▸ REQUIRED WORK: Would you return all of this data exactly, leaving nothing out?

· · · · · · ·

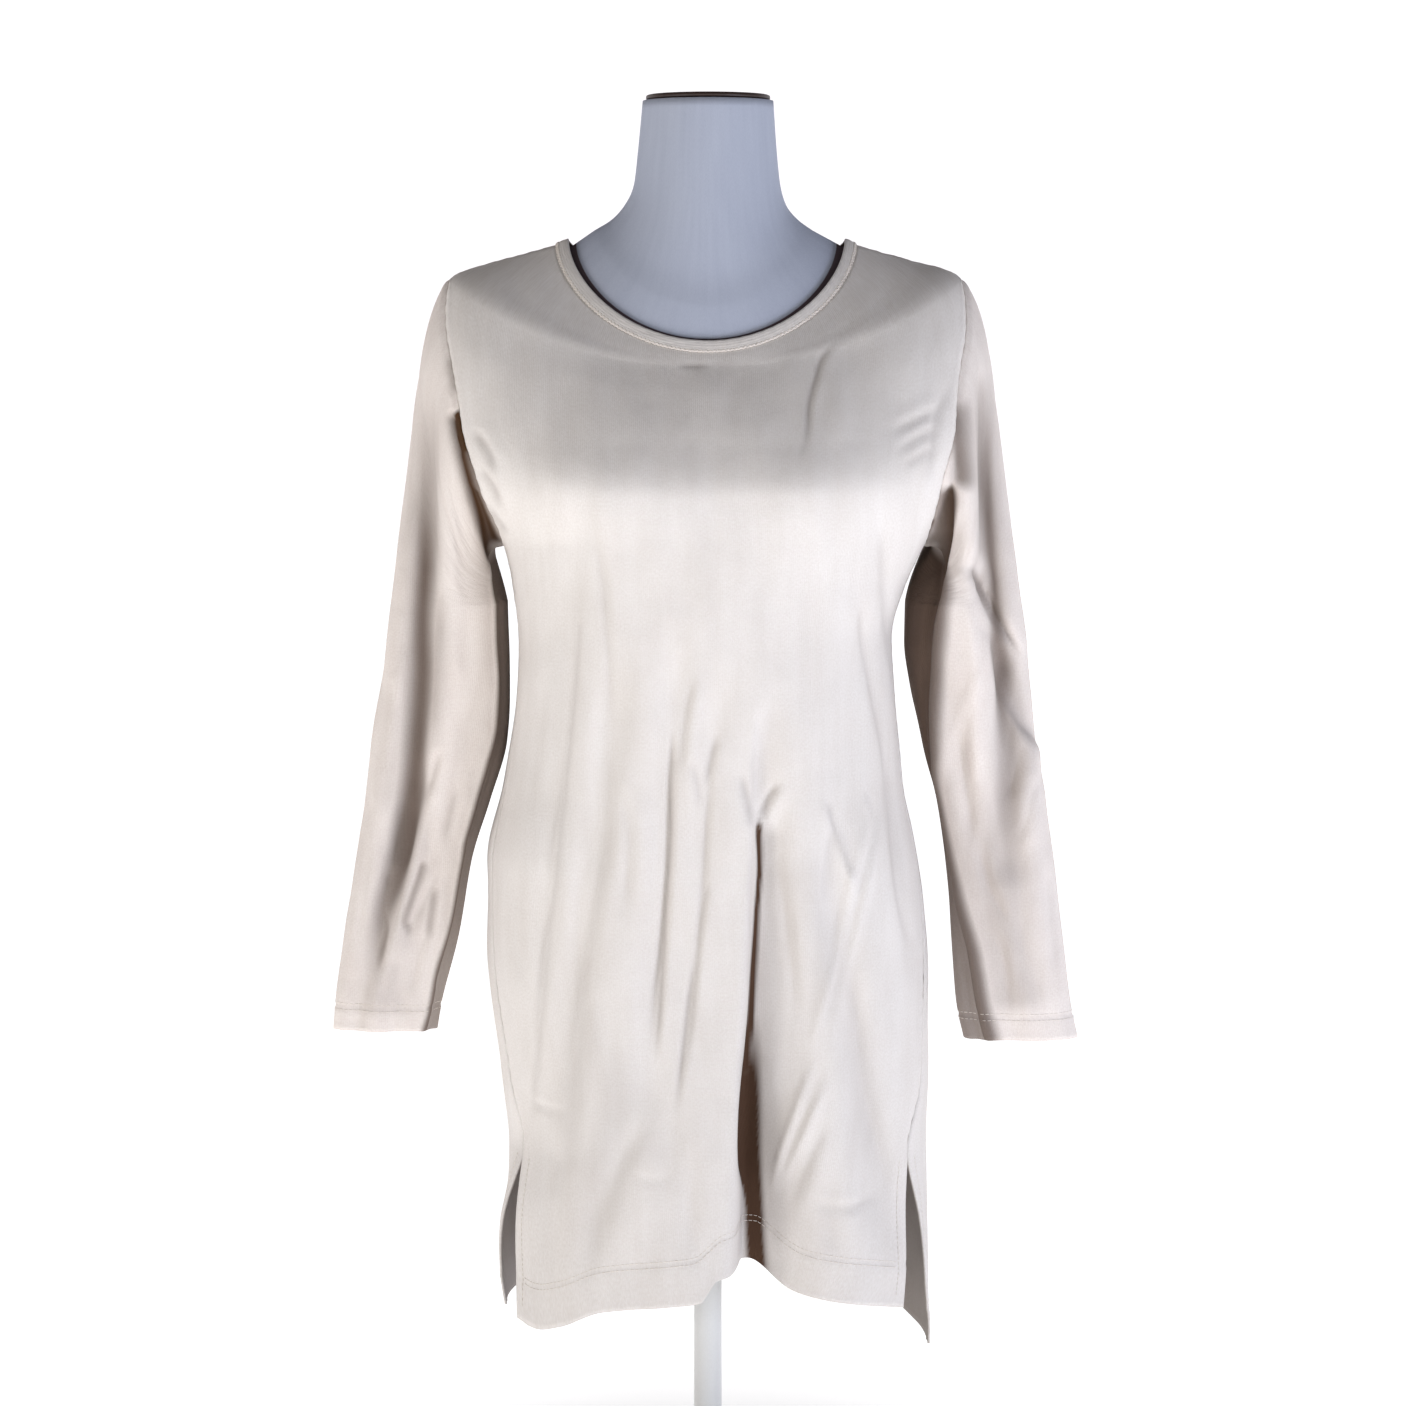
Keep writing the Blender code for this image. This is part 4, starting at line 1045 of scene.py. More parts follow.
@dataclass(frozen=True)
class PowderCoat:
    """White powder coat on steel: satin, with the fine skin of baked paint."""

    name: str = "steel_powder_coated_white"
    colour: str = "#F4F4F2"
    skin: float = 1.6

    def material(self) -> bpy.types.Material:
        """Build the material."""
        made = bpy.data.materials.new(self.name)
        made.use_nodes = True
        tree = made.node_tree
        shader = tree.nodes["Principled BSDF"]
        place = add_node(tree, "ShaderNodeTexCoord").outputs["Object"]
        skin = add_node(tree, "ShaderNodeTexNoise", {"Vector": place, "Scale": 1.0 / (self.skin * MM), "Detail": 2.0})
        tone = add_node(
            tree,
            "ShaderNodeMixRGB",
            {0: skin.outputs[0], 1: linear("#ECECEA"), 2: linear(self.colour)},
        )
        bump = add_node(tree, "ShaderNodeBump", {"Strength": 0.3, "Distance": 0.05 * MM, "Height": skin.outputs[0]})
        tree.links.new(tone.outputs[0], shader.inputs["Base Color"])
        tree.links.new(bump.outputs[0], shader.inputs["Normal"])
        shader.inputs["Roughness"].default_value = 0.4
        return made


def lifted(points: np.ndarray) -> np.ndarray:
    """Turn points of the tables to metres above the stand's underside."""
    return (points + (0.0, 0.0, LIFT)) * MM


def add_mesh(
    name: str,
    points: np.ndarray,
    faces: Sequence[Sequence[int]],
    material: bpy.types.Material,
    places: np.ndarray | None = None,
    painted_shade: np.ndarray | None = None,
) -> bpy.types.Object:
    """Make a smooth mesh object.

    Args:
        name: the piece's name.
        points: vertices in the garment's millimetres.
        faces: vertex numbers of each face.
        material: its material.
        places: place of each vertex on the cloth, in millimetres, for the UV map.
        painted_shade: how far painted shade darkens each vertex, from 0 to 1.

    Returns:
        The object, linked into the scene.
    """
    mesh = bpy.data.meshes.new(name)
    mesh.from_pydata(lifted(points).tolist(), [], faces)
    mesh.validate()
    if places is not None:
        layer = mesh.uv_layers.new(name="cloth_mm")
        corners = np.empty(len(mesh.loops), np.int64)
        mesh.loops.foreach_get("vertex_index", corners)
        layer.data.foreach_set("uv", places[corners].astype(np.float32).ravel())
    if painted_shade is not None:
        depth = mesh.attributes.new("painted_fold_shade", "FLOAT", "POINT")
        depth.data.foreach_set("value", np.clip(painted_shade, 0.0, 1.0).astype(np.float32))
    mesh.shade_smooth()
    mesh.materials.append(material)
    made = bpy.data.objects.new(name, mesh)
    bpy.context.scene.collection.objects.link(made)
    log.info("%s: %d faces", name, len(mesh.polygons))
    return made


def strip_faces(rows: int, columns: int, closed: bool, first: int = 0) -> np.ndarray:
    """Return the four corners of each face of a grid of vertices."""
    wide = columns if closed else columns - 1
    row, column = np.meshgrid(np.arange(rows - 1), np.arange(wide), indexing="ij")
    onward = (column + 1) % columns
    corners = (row * columns + column, row * columns + onward)
    corners += ((row + 1) * columns + onward, (row + 1) * columns + column)
    return np.stack(corners, axis=-1).reshape(-1, 4) + first


def row_lengths(points: np.ndarray) -> np.ndarray:
    """Return how far each point lies along its row, from the first."""
    steps = np.linalg.norm(np.diff(points, axis=1), axis=-1)
    return np.concatenate((np.zeros((len(points), 1)), np.cumsum(steps, axis=1)), axis=1)


def grid_normals(points: np.ndarray) -> np.ndarray:
    """Return the directions across rows and columns of a grid of points."""
    return unit(np.cross(np.gradient(points, axis=1), np.gradient(points, axis=0)))


class Sheet:
    """A piece of jersey as a grid of points, with its thickness and its seams."""

    # share of painted shade on the whole inner skin of the cloth
    INSIDE_PAINTED_SHADE = 0.62

    def __init__(self, points: np.ndarray, flip: bool = False):
        """Take a grid's points and work out its directions and its lengths."""
        self.points = points
        self.turned = -1.0 if flip else 1.0
        self.normals = grid_normals(points) * self.turned
        self.across = row_lengths(points)
        self.along = row_lengths(points.transpose(1, 0, 2)).T
        middle = points.shape[1] // 2
        self.wide = self.across - self.across[:, middle : middle + 1]
        self.tall = np.broadcast_to(self.along[:, middle : middle + 1], self.along.shape)
        self.painted_shade = np.zeros(points.shape[:2])

    def push(self, heights: np.ndarray) -> None:
        """Move the points outward and read their directions again."""
        self.points = self.points + self.normals * heights[..., None]
        edge = self.normals.copy()
        self.normals = grid_normals(self.points) * self.turned
        for band in (np.s_[0], np.s_[-1]):
            self.normals[band] = unit(self.normals[band] + edge[band])

    def spread_edges(self, lap: float) -> None:
        """Carry the side edges past the seam line, so that no light passes."""
        for edge, beside in ((0, 1), (-1, -2)):
            self.points[:, edge] += unit(self.points[:, edge] - self.points[:, beside]) * lap

    def build(self, name: str, material: bpy.types.Material, thickness: np.ndarray) -> bpy.types.Object:
        """Make the wall of cloth: the outer skin, the inner skin and their rims.

        Args:
            name: the piece's name.
            material: its material.
            thickness: the cloth's thickness at each point, which grows inward.

        Returns:
            The object.
        """
        rows, columns = self.points.shape[:2]
        outer = self.points + self.normals * (JERSEY / 2.0)
        inner = outer - self.normals * thickness[..., None]
        count = rows * columns
        faces = strip_faces(rows, columns, closed=False)
        inside = faces[:, ::-1] + count
        number = np.arange(count).reshape(rows, columns)
        ring = np.concatenate((number[0], number[1:, -1], number[-1, -2::-1], number[-2:0:-1, 0]))
        after = np.roll(ring, -1)
        rims = np.stack((after, ring, ring + count, after + count), axis=-1)
        every = np.concatenate((faces, inside, rims))
        if self.turned < 0.0:
            every = every[:, ::-1]
        places = np.stack((self.wide, self.tall), axis=-1).reshape(-1, 2)
        points = np.concatenate((outer.reshape(-1, 3), inner.reshape(-1, 3)))
        # the outer skin takes the folds' painted shade, and the inner skin a fixed share of painted shade
        painted_shade = np.concatenate((self.painted_shade.ravel(), np.full(count, self.INSIDE_PAINTED_SHADE)))
        return add_mesh(name, points, every.tolist(), material, np.concatenate((places, places)), painted_shade)

    def row_line(self, distance: float, from_end: bool = False) -> tuple[np.ndarray, np.ndarray]:
        """Return the line of points a distance up from the first row, or down from the last."""
        return self._line(self.along.T, distance, from_end, swap=True)

    def column_line(self, distance: float, from_end: bool = False) -> tuple[np.ndarray, np.ndarray]:
        """Return the line of points a distance in from the first or the last column."""
        return self._line(self.across, distance, from_end, swap=False)

    def _line(self, lengths: np.ndarray, distance: float, from_end: bool, swap: bool) -> tuple:
        """Read points and directions at one distance along every line of the grid."""
        points = self.points.transpose(1, 0, 2) if swap else self.points
        normals = self.normals.transpose(1, 0, 2) if swap else self.normals
        places, ups = [], []
        for length, line, normal in zip(lengths, points, normals):
            at = length[-1] - distance if from_end else distance
            places.append([np.interp(at, length, line[:, axis]) for axis in range(3)])
            ups.append([np.interp(at, length, normal[:, axis]) for axis in range(3)])
        return np.array(places), unit(np.array(ups))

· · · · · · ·

▸ THE RESULT:
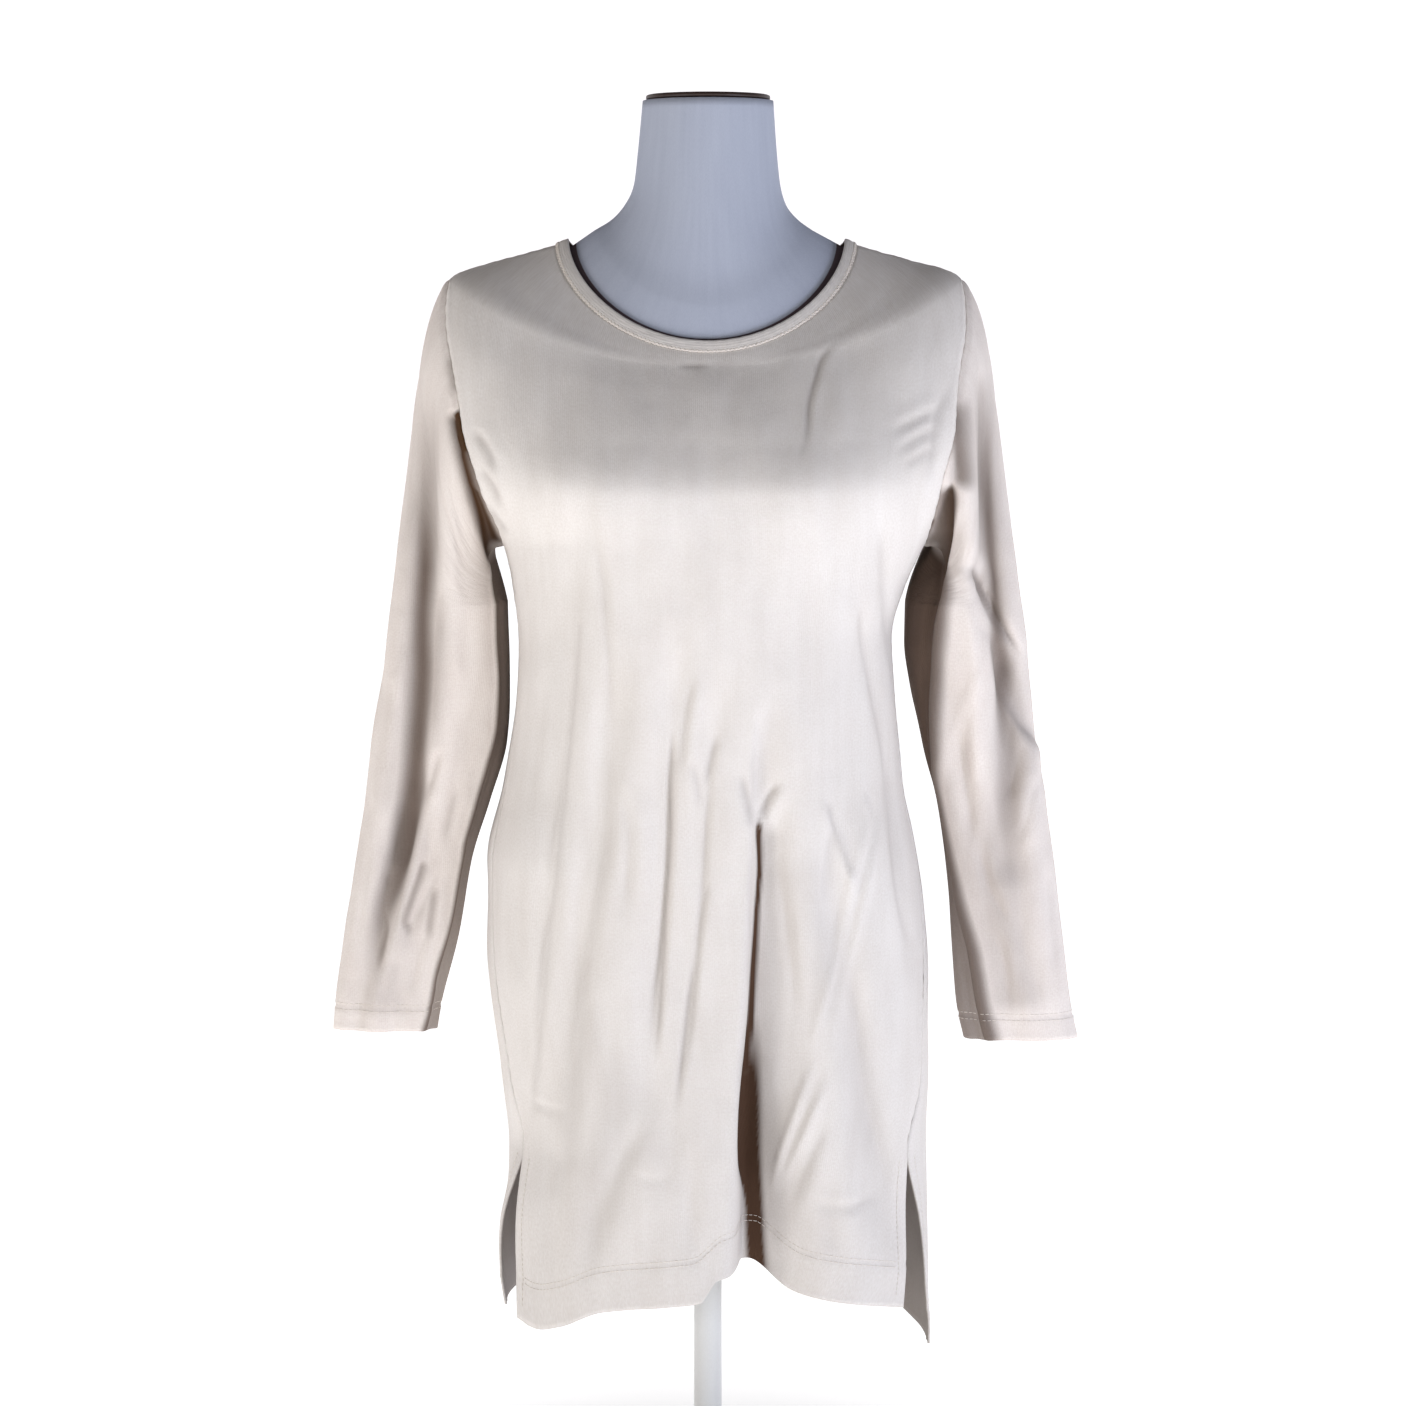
Keep writing the Blender code for this image. This is part 4, starting at line 1045 of scene.py. More parts follow.
@dataclass(frozen=True)
class PowderCoat:
    """White powder coat on steel: satin, with the fine skin of baked paint."""

    name: str = "steel_powder_coated_white"
    colour: str = "#F4F4F2"
    skin: float = 1.6

    def material(self) -> bpy.types.Material:
        """Build the material."""
        made = bpy.data.materials.new(self.name)
        made.use_nodes = True
        tree = made.node_tree
        shader = tree.nodes["Principled BSDF"]
        place = add_node(tree, "ShaderNodeTexCoord").outputs["Object"]
        skin = add_node(tree, "ShaderNodeTexNoise", {"Vector": place, "Scale": 1.0 / (self.skin * MM), "Detail": 2.0})
        tone = add_node(
            tree,
            "ShaderNodeMixRGB",
            {0: skin.outputs[0], 1: linear("#ECECEA"), 2: linear(self.colour)},
        )
        bump = add_node(tree, "ShaderNodeBump", {"Strength": 0.3, "Distance": 0.05 * MM, "Height": skin.outputs[0]})
        tree.links.new(tone.outputs[0], shader.inputs["Base Color"])
        tree.links.new(bump.outputs[0], shader.inputs["Normal"])
        shader.inputs["Roughness"].default_value = 0.4
        return made


def lifted(points: np.ndarray) -> np.ndarray:
    """Turn points of the tables to metres above the stand's underside."""
    return (points + (0.0, 0.0, LIFT)) * MM


def add_mesh(
    name: str,
    points: np.ndarray,
    faces: Sequence[Sequence[int]],
    material: bpy.types.Material,
    places: np.ndarray | None = None,
    painted_shade: np.ndarray | None = None,
) -> bpy.types.Object:
    """Make a smooth mesh object.

    Args:
        name: the piece's name.
        points: vertices in the garment's millimetres.
        faces: vertex numbers of each face.
        material: its material.
        places: place of each vertex on the cloth, in millimetres, for the UV map.
        painted_shade: how far painted shade darkens each vertex, from 0 to 1.

    Returns:
        The object, linked into the scene.
    """
    mesh = bpy.data.meshes.new(name)
    mesh.from_pydata(lifted(points).tolist(), [], faces)
    mesh.validate()
    if places is not None:
        layer = mesh.uv_layers.new(name="cloth_mm")
        corners = np.empty(len(mesh.loops), np.int64)
        mesh.loops.foreach_get("vertex_index", corners)
        layer.data.foreach_set("uv", places[corners].astype(np.float32).ravel())
    if painted_shade is not None:
        depth = mesh.attributes.new("painted_fold_shade", "FLOAT", "POINT")
        depth.data.foreach_set("value", np.clip(painted_shade, 0.0, 1.0).astype(np.float32))
    mesh.shade_smooth()
    mesh.materials.append(material)
    made = bpy.data.objects.new(name, mesh)
    bpy.context.scene.collection.objects.link(made)
    log.info("%s: %d faces", name, len(mesh.polygons))
    return made


def strip_faces(rows: int, columns: int, closed: bool, first: int = 0) -> np.ndarray:
    """Return the four corners of each face of a grid of vertices."""
    wide = columns if closed else columns - 1
    row, column = np.meshgrid(np.arange(rows - 1), np.arange(wide), indexing="ij")
    onward = (column + 1) % columns
    corners = (row * columns + column, row * columns + onward)
    corners += ((row + 1) * columns + onward, (row + 1) * columns + column)
    return np.stack(corners, axis=-1).reshape(-1, 4) + first


def row_lengths(points: np.ndarray) -> np.ndarray:
    """Return how far each point lies along its row, from the first."""
    steps = np.linalg.norm(np.diff(points, axis=1), axis=-1)
    return np.concatenate((np.zeros((len(points), 1)), np.cumsum(steps, axis=1)), axis=1)


def grid_normals(points: np.ndarray) -> np.ndarray:
    """Return the directions across rows and columns of a grid of points."""
    return unit(np.cross(np.gradient(points, axis=1), np.gradient(points, axis=0)))


class Sheet:
    """A piece of jersey as a grid of points, with its thickness and its seams."""

    # share of painted shade on the whole inner skin of the cloth
    INSIDE_PAINTED_SHADE = 0.62

    def __init__(self, points: np.ndarray, flip: bool = False):
        """Take a grid's points and work out its directions and its lengths."""
        self.points = points
        self.turned = -1.0 if flip else 1.0
        self.normals = grid_normals(points) * self.turned
        self.across = row_lengths(points)
        self.along = row_lengths(points.transpose(1, 0, 2)).T
        middle = points.shape[1] // 2
        self.wide = self.across - self.across[:, middle : middle + 1]
        self.tall = np.broadcast_to(self.along[:, middle : middle + 1], self.along.shape)
        self.painted_shade = np.zeros(points.shape[:2])

    def push(self, heights: np.ndarray) -> None:
        """Move the points outward and read their directions again."""
        self.points = self.points + self.normals * heights[..., None]
        edge = self.normals.copy()
        self.normals = grid_normals(self.points) * self.turned
        for band in (np.s_[0], np.s_[-1]):
            self.normals[band] = unit(self.normals[band] + edge[band])

    def spread_edges(self, lap: float) -> None:
        """Carry the side edges past the seam line, so that no light passes."""
        for edge, beside in ((0, 1), (-1, -2)):
            self.points[:, edge] += unit(self.points[:, edge] - self.points[:, beside]) * lap

    def build(self, name: str, material: bpy.types.Material, thickness: np.ndarray) -> bpy.types.Object:
        """Make the wall of cloth: the outer skin, the inner skin and their rims.

        Args:
            name: the piece's name.
            material: its material.
            thickness: the cloth's thickness at each point, which grows inward.

        Returns:
            The object.
        """
        rows, columns = self.points.shape[:2]
        outer = self.points + self.normals * (JERSEY / 2.0)
        inner = outer - self.normals * thickness[..., None]
        count = rows * columns
        faces = strip_faces(rows, columns, closed=False)
        inside = faces[:, ::-1] + count
        number = np.arange(count).reshape(rows, columns)
        ring = np.concatenate((number[0], number[1:, -1], number[-1, -2::-1], number[-2:0:-1, 0]))
        after = np.roll(ring, -1)
        rims = np.stack((after, ring, ring + count, after + count), axis=-1)
        every = np.concatenate((faces, inside, rims))
        if self.turned < 0.0:
            every = every[:, ::-1]
        places = np.stack((self.wide, self.tall), axis=-1).reshape(-1, 2)
        points = np.concatenate((outer.reshape(-1, 3), inner.reshape(-1, 3)))
        # the outer skin takes the folds' painted shade, and the inner skin a fixed share of painted shade
        painted_shade = np.concatenate((self.painted_shade.ravel(), np.full(count, self.INSIDE_PAINTED_SHADE)))
        return add_mesh(name, points, every.tolist(), material, np.concatenate((places, places)), painted_shade)

    def row_line(self, distance: float, from_end: bool = False) -> tuple[np.ndarray, np.ndarray]:
        """Return the line of points a distance up from the first row, or down from the last."""
        return self._line(self.along.T, distance, from_end, swap=True)

    def column_line(self, distance: float, from_end: bool = False) -> tuple[np.ndarray, np.ndarray]:
        """Return the line of points a distance in from the first or the last column."""
        return self._line(self.across, distance, from_end, swap=False)

    def _line(self, lengths: np.ndarray, distance: float, from_end: bool, swap: bool) -> tuple:
        """Read points and directions at one distance along every line of the grid."""
        points = self.points.transpose(1, 0, 2) if swap else self.points
        normals = self.normals.transpose(1, 0, 2) if swap else self.normals
        places, ups = [], []
        for length, line, normal in zip(lengths, points, normals):
            at = length[-1] - distance if from_end else distance
            places.append([np.interp(at, length, line[:, axis]) for axis in range(3)])
            ups.append([np.interp(at, length, normal[:, axis]) for axis in range(3)])
        return np.array(places), unit(np.array(ups))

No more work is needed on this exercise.